• **Task goal**: Write out exactly the lines that run from the line containing "its lowest point." through the line containing "obj.parent = rigid_bodies[body]"; both end lines belong to the answer.

============

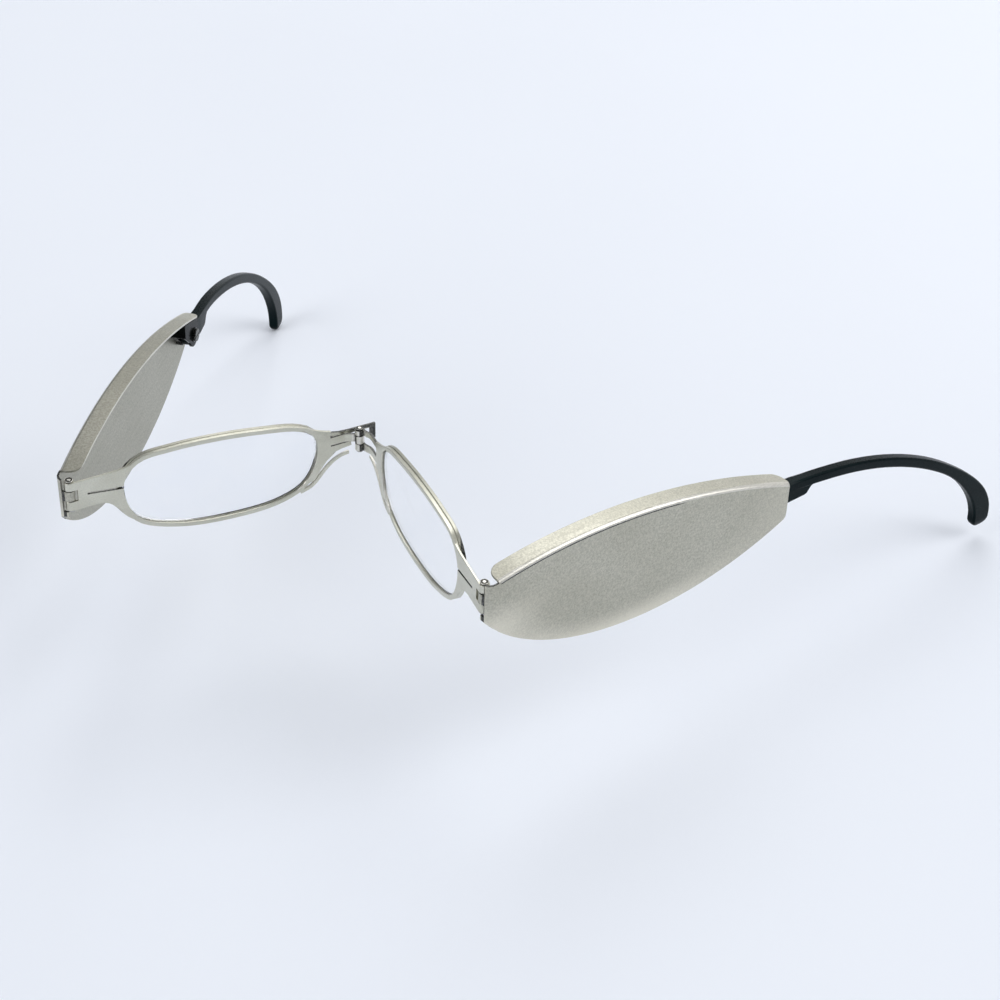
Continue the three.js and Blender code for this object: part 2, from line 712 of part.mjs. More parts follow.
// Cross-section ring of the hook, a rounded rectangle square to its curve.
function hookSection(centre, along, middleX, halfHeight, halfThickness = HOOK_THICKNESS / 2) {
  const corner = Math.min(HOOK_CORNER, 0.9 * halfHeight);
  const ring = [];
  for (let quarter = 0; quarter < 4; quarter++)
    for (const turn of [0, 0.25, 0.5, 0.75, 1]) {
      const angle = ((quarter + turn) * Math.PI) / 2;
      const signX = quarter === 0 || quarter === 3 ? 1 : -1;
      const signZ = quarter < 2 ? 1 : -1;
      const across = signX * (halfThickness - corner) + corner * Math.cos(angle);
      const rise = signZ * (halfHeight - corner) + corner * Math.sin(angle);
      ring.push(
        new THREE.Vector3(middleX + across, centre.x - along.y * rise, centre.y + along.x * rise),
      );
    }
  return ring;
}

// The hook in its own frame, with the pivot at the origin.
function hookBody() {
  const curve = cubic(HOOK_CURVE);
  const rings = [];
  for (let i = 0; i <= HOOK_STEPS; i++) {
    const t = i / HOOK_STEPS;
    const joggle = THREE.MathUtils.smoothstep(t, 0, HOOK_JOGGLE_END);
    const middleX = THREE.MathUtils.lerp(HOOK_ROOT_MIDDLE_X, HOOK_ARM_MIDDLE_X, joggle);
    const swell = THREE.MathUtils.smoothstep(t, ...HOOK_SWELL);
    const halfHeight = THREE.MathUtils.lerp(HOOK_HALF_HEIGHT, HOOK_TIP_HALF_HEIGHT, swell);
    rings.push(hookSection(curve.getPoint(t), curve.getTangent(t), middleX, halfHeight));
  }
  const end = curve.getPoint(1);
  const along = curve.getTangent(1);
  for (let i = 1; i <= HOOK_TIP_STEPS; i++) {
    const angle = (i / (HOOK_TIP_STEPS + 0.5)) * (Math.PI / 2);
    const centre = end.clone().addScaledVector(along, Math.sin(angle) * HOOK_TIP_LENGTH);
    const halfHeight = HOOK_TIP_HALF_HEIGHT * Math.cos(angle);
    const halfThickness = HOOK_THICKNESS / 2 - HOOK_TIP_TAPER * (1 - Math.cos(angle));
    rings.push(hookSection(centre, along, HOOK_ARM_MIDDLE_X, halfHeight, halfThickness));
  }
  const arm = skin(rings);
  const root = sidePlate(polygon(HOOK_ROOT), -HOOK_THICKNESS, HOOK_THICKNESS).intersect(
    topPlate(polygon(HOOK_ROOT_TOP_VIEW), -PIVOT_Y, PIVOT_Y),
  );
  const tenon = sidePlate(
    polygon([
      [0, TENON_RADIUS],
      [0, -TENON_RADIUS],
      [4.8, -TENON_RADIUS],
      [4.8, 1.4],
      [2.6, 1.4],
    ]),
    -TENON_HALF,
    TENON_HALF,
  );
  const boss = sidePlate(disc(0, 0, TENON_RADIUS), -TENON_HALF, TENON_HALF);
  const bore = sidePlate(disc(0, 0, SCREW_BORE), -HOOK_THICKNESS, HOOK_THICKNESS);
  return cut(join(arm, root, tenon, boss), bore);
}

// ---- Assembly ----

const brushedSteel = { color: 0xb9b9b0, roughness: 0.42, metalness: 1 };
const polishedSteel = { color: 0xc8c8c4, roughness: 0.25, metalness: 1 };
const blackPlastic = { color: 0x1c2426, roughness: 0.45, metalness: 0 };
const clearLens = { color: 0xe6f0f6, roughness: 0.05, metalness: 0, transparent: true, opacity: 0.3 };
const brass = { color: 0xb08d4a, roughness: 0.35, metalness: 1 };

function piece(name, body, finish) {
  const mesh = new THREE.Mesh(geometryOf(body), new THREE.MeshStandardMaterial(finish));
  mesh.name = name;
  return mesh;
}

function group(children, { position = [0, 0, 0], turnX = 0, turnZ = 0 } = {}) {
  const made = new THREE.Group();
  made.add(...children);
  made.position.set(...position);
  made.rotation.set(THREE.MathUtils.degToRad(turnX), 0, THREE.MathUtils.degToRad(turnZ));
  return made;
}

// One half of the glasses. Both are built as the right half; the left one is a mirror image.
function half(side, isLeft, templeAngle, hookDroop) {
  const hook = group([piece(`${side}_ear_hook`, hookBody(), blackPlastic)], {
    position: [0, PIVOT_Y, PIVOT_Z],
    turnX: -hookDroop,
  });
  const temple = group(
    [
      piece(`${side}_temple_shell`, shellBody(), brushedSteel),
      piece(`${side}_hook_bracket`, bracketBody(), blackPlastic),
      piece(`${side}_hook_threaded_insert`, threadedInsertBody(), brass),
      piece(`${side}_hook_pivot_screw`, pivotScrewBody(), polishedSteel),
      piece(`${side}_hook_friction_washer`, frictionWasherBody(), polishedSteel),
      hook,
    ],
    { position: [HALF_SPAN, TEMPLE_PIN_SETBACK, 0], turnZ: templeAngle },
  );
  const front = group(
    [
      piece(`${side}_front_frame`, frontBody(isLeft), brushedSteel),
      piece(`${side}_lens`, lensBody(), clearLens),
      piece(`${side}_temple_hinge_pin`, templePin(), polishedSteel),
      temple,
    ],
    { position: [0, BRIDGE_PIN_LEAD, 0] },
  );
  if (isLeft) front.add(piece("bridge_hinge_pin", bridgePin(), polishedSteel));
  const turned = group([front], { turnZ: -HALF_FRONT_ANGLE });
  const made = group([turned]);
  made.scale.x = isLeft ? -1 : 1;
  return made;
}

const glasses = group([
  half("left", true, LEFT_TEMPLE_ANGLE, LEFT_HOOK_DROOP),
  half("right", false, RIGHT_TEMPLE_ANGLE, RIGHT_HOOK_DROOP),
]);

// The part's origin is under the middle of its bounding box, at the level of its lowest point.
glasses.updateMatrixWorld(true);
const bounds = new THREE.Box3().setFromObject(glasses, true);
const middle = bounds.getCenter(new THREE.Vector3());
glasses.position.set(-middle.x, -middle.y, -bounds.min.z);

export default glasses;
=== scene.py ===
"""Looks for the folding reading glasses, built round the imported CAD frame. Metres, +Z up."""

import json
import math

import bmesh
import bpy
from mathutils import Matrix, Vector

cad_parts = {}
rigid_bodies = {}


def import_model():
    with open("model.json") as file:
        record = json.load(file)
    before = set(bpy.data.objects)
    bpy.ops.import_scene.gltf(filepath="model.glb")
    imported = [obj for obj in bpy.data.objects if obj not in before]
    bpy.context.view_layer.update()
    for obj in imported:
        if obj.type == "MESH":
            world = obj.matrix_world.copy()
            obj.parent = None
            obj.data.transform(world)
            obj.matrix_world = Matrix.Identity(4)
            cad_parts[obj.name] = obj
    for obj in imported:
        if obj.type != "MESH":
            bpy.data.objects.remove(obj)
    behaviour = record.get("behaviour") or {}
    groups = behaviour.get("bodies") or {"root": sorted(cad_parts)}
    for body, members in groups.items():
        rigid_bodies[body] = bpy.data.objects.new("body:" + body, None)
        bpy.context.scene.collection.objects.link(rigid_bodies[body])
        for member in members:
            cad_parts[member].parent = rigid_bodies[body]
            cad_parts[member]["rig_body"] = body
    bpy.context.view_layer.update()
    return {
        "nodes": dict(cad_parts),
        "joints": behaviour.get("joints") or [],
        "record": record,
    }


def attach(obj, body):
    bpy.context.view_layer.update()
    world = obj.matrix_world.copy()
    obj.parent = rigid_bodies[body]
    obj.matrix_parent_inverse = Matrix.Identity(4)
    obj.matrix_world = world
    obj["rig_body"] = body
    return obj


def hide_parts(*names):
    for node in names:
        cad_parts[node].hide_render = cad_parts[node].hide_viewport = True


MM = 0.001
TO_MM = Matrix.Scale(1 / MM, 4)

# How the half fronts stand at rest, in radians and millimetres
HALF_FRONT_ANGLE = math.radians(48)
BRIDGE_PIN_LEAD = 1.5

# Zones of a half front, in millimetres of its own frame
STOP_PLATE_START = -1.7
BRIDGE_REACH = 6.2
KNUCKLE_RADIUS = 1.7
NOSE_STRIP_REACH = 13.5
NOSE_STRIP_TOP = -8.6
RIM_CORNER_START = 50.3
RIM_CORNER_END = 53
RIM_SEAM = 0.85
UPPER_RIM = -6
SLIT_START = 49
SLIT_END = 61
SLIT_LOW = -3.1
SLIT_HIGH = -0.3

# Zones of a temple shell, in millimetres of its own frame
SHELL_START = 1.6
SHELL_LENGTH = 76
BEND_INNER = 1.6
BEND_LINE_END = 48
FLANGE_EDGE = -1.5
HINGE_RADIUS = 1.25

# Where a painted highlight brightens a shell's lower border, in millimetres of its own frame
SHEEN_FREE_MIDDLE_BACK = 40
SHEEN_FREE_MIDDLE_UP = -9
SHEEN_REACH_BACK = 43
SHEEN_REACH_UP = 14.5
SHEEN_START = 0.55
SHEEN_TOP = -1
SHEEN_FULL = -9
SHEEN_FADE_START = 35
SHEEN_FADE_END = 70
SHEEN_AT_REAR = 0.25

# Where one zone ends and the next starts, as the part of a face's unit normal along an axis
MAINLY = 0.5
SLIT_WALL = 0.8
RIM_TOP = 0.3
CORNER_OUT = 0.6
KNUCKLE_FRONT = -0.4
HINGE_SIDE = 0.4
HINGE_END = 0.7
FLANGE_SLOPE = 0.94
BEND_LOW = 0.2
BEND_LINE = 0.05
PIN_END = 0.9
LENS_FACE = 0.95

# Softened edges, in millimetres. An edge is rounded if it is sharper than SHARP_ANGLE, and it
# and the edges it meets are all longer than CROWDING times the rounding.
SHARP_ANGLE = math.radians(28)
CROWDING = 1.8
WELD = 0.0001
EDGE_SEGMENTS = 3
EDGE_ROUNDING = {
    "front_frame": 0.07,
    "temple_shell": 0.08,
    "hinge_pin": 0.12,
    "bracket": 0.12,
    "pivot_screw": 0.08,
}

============

• **Written answer**:
// The part's origin is under the middle of its bounding box, at the level of its lowest point.
glasses.updateMatrixWorld(true);
const bounds = new THREE.Box3().setFromObject(glasses, true);
const middle = bounds.getCenter(new THREE.Vector3());
glasses.position.set(-middle.x, -middle.y, -bounds.min.z);

export default glasses;
=== scene.py ===
"""Looks for the folding reading glasses, built round the imported CAD frame. Metres, +Z up."""

import json
import math

import bmesh
import bpy
from mathutils import Matrix, Vector

cad_parts = {}
rigid_bodies = {}


def import_model():
    with open("model.json") as file:
        record = json.load(file)
    before = set(bpy.data.objects)
    bpy.ops.import_scene.gltf(filepath="model.glb")
    imported = [obj for obj in bpy.data.objects if obj not in before]
    bpy.context.view_layer.update()
    for obj in imported:
        if obj.type == "MESH":
            world = obj.matrix_world.copy()
            obj.parent = None
            obj.data.transform(world)
            obj.matrix_world = Matrix.Identity(4)
            cad_parts[obj.name] = obj
    for obj in imported:
        if obj.type != "MESH":
            bpy.data.objects.remove(obj)
    behaviour = record.get("behaviour") or {}
    groups = behaviour.get("bodies") or {"root": sorted(cad_parts)}
    for body, members in groups.items():
        rigid_bodies[body] = bpy.data.objects.new("body:" + body, None)
        bpy.context.scene.collection.objects.link(rigid_bodies[body])
        for member in members:
            cad_parts[member].parent = rigid_bodies[body]
            cad_parts[member]["rig_body"] = body
    bpy.context.view_layer.update()
    return {
        "nodes": dict(cad_parts),
        "joints": behaviour.get("joints") or [],
        "record": record,
    }


def attach(obj, body):
    bpy.context.view_layer.update()
    world = obj.matrix_world.copy()
    obj.parent = rigid_bodies[body]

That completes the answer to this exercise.